Meteorological winter (in the Northern Hemisphere) starts on December 1 and ends on February 28 (or 29). Meteorological seasons are based on the annual temperature cycle and climatological patterns observed on Earth.
However, that doesn’t mean that the meteorological definition is incorrect. It is important for meteorologists to be able to compare climatological statistics for a particular season from one year to the next—for agriculture, commerce, and a variety of other purposes. Thus, meteorologists break the seasons down into groupings of three months. Meteorological winter starts on December 1 and includes December, January, and February.
Did you know? For the ancient Celts, the calendar was based around the solstices and equinoxes, marking the Quarter Days, with the mid-points called Cross-Quarter Days. Learn more about the Celtic calendar.
Winter Solstice: Our Ancestors’ Customs and Traditions.
The solstice has been celebrated since ancient times by cultures around our planet.
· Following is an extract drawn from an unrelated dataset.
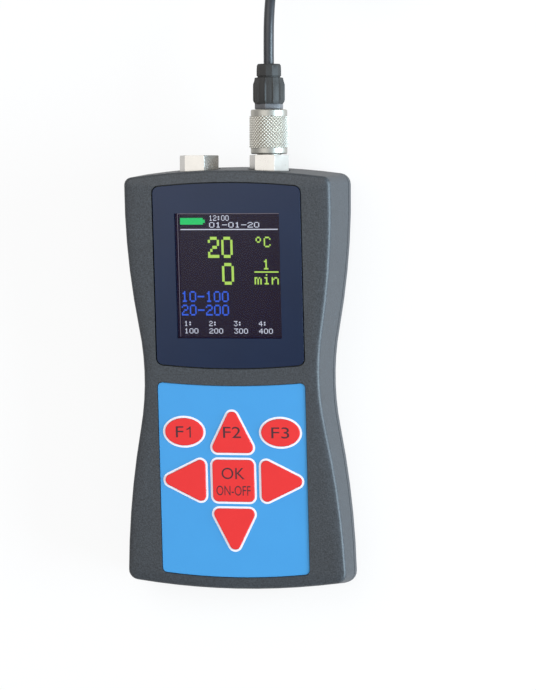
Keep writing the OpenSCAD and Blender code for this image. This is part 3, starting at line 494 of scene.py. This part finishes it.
# The legends
# Printed on the keys in dark red-brown ink: generic function numbers, and OK with ON and OFF.
# The keys for left, right and down carry nothing but their shape.
dark_ink = Finish("dark_ink", (62, 20, 32), {"Roughness": 0.5})
dark_ink.vary(dark_ink.noise(0.6 * mm), (56, 16, 28), (74, 26, 38))
key_top, letter_gap = 0.05 * mm, 0.012 * mm


def printed(words, name, x, v, width, height, body):
    """Flat letters, made a mesh, fitted to their measured size, and laid on a key."""
    if words == "1":
        # The figure one has a flag on its left, which the plain letters lack.
        one = [(0.3, 0), (0.42, 0), (0.42, 1), (0.34, 1),
               (0.22, 0.87), (0.05, 0.78), (0.05, 0.65), (0.3, 0.77)]
        bpy.ops.mesh.primitive_circle_add(vertices=len(one), fill_type="NGON")
        for vertex, point in zip(bpy.context.object.data.vertices, one):
            vertex.co = (*point, 0)
    else:
        bpy.ops.object.text_add()
        bpy.context.object.data.body = words
        bpy.context.object.data.resolution_u = 5
        bpy.ops.object.convert(target="MESH")
    letters = bpy.context.object
    points = [vertex.co for vertex in letters.data.vertices]
    low = Vector((min(p.x for p in points), min(p.y for p in points), 0))
    high = Vector((max(p.x for p in points), max(p.y for p in points), 0))
    fit = Matrix.Diagonal((width / (high.x - low.x), height / (high.y - low.y), 1, 1))
    middle = Matrix.Translation(-(low + high) / 2)
    spot = Matrix.Translation((x, v, key_top + letter_gap))
    settle(letters, name, dark_ink, body, face @ spot @ fit @ middle)


printed("F", "legend_f", -pitch_x - 1.35 * mm, ok_v + pitch_v, 2.3 * mm, 3.3 * mm, "key_f1_body")
printed("1", "legend_1", -pitch_x + 1.45 * mm, ok_v + pitch_v, 1.25 * mm, 3.3 * mm, "key_f1_body")
printed("F2", "legend_f2", 0, ok_v + pitch_v, 5.4 * mm, 3.3 * mm, "key_up_body")
printed("F3", "legend_f3", pitch_x, ok_v + pitch_v, 5.4 * mm, 3.3 * mm, "key_f3_body")
printed("OK", "legend_ok", 0, ok_v + 2.2 * mm, 7.0 * mm, 3.4 * mm, "key_ok_body")
printed("ON-OFF", "legend_on_off", 0, ok_v - 2.9 * mm, 10.4 * mm, 2.9 * mm, "key_ok_body")

# The sockets
# Nickel-plated brass bodies with a hexagon outside, lock nuts inside, and gilt pins in black
# contact blocks.
nickel = plated("nickel", (201, 197, 191), 0.26, 0.1)
softened("service_socket", "left_socket", nickel, 0.06 * mm)
softened("sensor_socket", "right_socket", nickel, 0.06 * mm)
dress(nickel, "socket_nuts")
insulator = moulded("insulator", (32, 34, 38), grain=0.4 * mm, rough=0.45)
dress(insulator, "service_block", "sensor_block")
gilt = plated("gilt_pins", (222, 180, 92), 0.2)
dress(gilt, "contact_pins", "plug_pins")

# The plug's coupling ring
# Turned brass, nickel-plated: two plain bands with a diamond knurl between them, and a short
# screw thread that holds it in the socket. It turns freely on the plug's core.
socket_x, mouth_y, socket_z = 10.65 * mm, 64.164 * mm, 16.5 * mm
far_x, far_y, far_z, plug_long = 33.3 * mm, 171 * mm, 5.85 * mm, 26.59 * mm
near_axis = Matrix.Translation((socket_x, mouth_y, socket_z)) @ Matrix.Rotation(-math.pi / 2, 4, "X")
far_axis = (Matrix.Translation((far_x, far_y, far_z)) @ Matrix.Rotation(-math.pi / 2, 4, "Y")
            @ Matrix.Translation((0, 0, -plug_long)))


def turned(profile, steps):
    """A piece turned on a lathe: a closed outline of radius and length, spun about Z."""
    bpy.ops.mesh.primitive_circle_add(vertices=len(profile), fill_type="NOTHING")
    piece = bpy.context.object
    for vertex, (radius, length) in zip(piece.data.vertices, profile):
        vertex.co = (radius, 0, length)
    bpy.ops.object.mode_set(mode="EDIT")
    bpy.ops.mesh.select_all(action="SELECT")
    bpy.ops.mesh.spin(steps=steps, angle=math.tau, center=(0, 0, 0), axis=(0, 0, 1))
    bpy.ops.mesh.select_all(action="SELECT")
    bpy.ops.mesh.remove_doubles(threshold=0.002 * mm)
    bpy.ops.mesh.normals_make_consistent(inside=False)
    bpy.ops.object.mode_set(mode="OBJECT")
    return piece


band_r, knurl_r, core_r, thread_r = 5.35 * mm, 5.82 * mm, 2.55 * mm, 3.5 * mm
ring_from, knurl_from, knurl_to, ring_to = 0.3 * mm, 2.07 * mm, 11.27 * mm, 13.24 * mm
diamonds, rows, cut_deep = 34, 18, 0.36 * mm
thread_from, chamfer, step_out, step_in = -4.5 * mm, 0.25 * mm, 0.1 * mm, 0.02 * mm
hair = 0.01 * mm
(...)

From the Roman feast of Saturnalia to the pre-Christian festival of Norse jól or Juul observed in Scandinavia, there are many ways our ancestors honored the first day of winter. Learn more about “Winter Solstice: Our Ancestors’ Customs and Traditions.”
Was Stonehenge Built to Celebrate the Winter Solstice?
One famous ancient marker is Stonehenge in England. Due to the alignment of the stones, experts acknowledge that the design appears to correspond with the solstices. One theory is that the area was used as a temple to worship the Sun and/or as a type of astronomical observatory. Read more about Ancient Sites Aligned with the Solstice and Equinox.
Winter Folklore and Verse
Here at the Almanac, we love our weather folklore.
Deep snow in winter; tall grain in summer. —Estonian proverb
Visits should be short, like a winter’s day.
A fair day in winter is the mother of a storm. —English proverb
Summer comes with a bound; winter comes yawning.
Onion skins very thin, mild winter coming in.